Préparer gratuitement les piluliers des EHPAD, sans cadre juridique, ce n’est plus possible.
Des outils pour objectiver la crise
Pour nourrir le débat public, deux plateformes sont mises au service de la mobilisation. La première, une carte interactive des fermetures, recense en temps réel les disparitions d’officines : depuis janvier 2025, environ 30 pharmacies ferment chaque mois et aucune ouverture n’est enregistrée. Au-delà des chiffres, l’outil documente l’impact humain, notamment dans les communes où l’unique officine a baissé le rideau. La seconde, jesoutiensmapharma.fr (lancement prévu le 18 septembre), publiera les prises de position individuelles des députés et sénateurs sollicités pour soutenir l’amendement rétablissant le plafond à 40 %. Objectif assumé : rendre visible, circonscription par circonscription, la majorité nécessaire.
L’équation économique : 520 M€ en moins
Selon la FSPF, la baisse du plafond de remise sur les lignes aujourd’hui à 40 % représente 520 millions d’euros de marge en moins d’ici 2027. À cela pourrait s’additionner l’effet mécanique des baisses de prix (CEPS), qui compriment la base sur laquelle s’appliquent les remises : un cocktail défavorable pour des entreprises déjà fragilisées, en particulier les petites structures où « 5 000 à 10 000 € » de perte nette peuvent faire basculer l’équilibre. Le message est sans détour : on ne change pas un pilier économique de cette ampleur sans étude d’impact ni mesures de compensation synchrones.
C’est la première fois qu’on met en place une réforme à 500 millions sans étude d’impact.
Franchises : le point de rupture
Autre ligne rouge : le doublement des franchises présenté par décret avant débat parlementaire, avec un plafond cumulé qui atteindrait 200 € (100 € pour médicaments/actes paramédicaux + 100 € pour consultations et examens). Au-delà du signal, la Fédération juge ingérable toute collecte au comptoir, synonyme de fin de facto du tiers payant généralisé. Surtout, le dispositif est perçu comme une rupture du principe fondateur de la Sécurité sociale — on ne paye plus selon ses moyens, mais selon ses besoins — avec un impact concentré sur les patients polypathologiques, grands consommateurs de soins.

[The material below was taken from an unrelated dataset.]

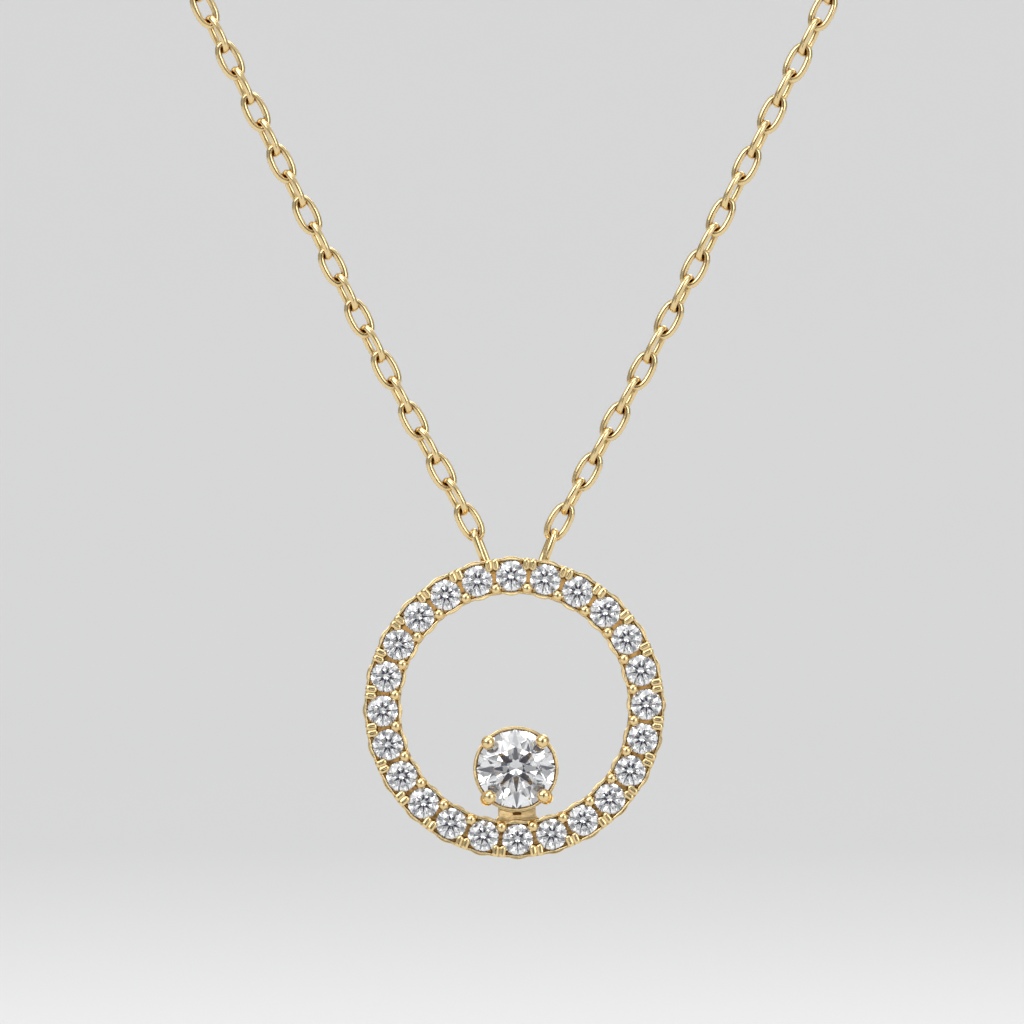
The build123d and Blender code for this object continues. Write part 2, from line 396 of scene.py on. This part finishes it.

Le maillage, marqueur d’égalité territoriale
La Fédération replace enfin la pharmacie de proximité au cœur de l’aménagement du territoire. Chaque fermeture, a fortiori lorsqu’elle touche la seule officine d’une commune, accélère la désertification. Garder l’officine ouverte, c’est maintenir un hub de santé de premier recours, faciliter l’orientation, accueillir la télémédecine, et préserver des services essentiels où l’école, la poste ou l’épicerie ont parfois déjà disparu.
Prochaines étapes
Au calendrier immédiat : rencontres avec les cabinets ministériels et Matignon, coordination intersyndicale, et montée en puissance de la mobilisation jusqu’au 18 septembre. La discussion se prolongera au Congrès des pharmaciens (11-12 octobre), où l’économie et le rôle sociétal de l’officine seront débattus à haute intensité, avec des intervenants politiques de premier plan.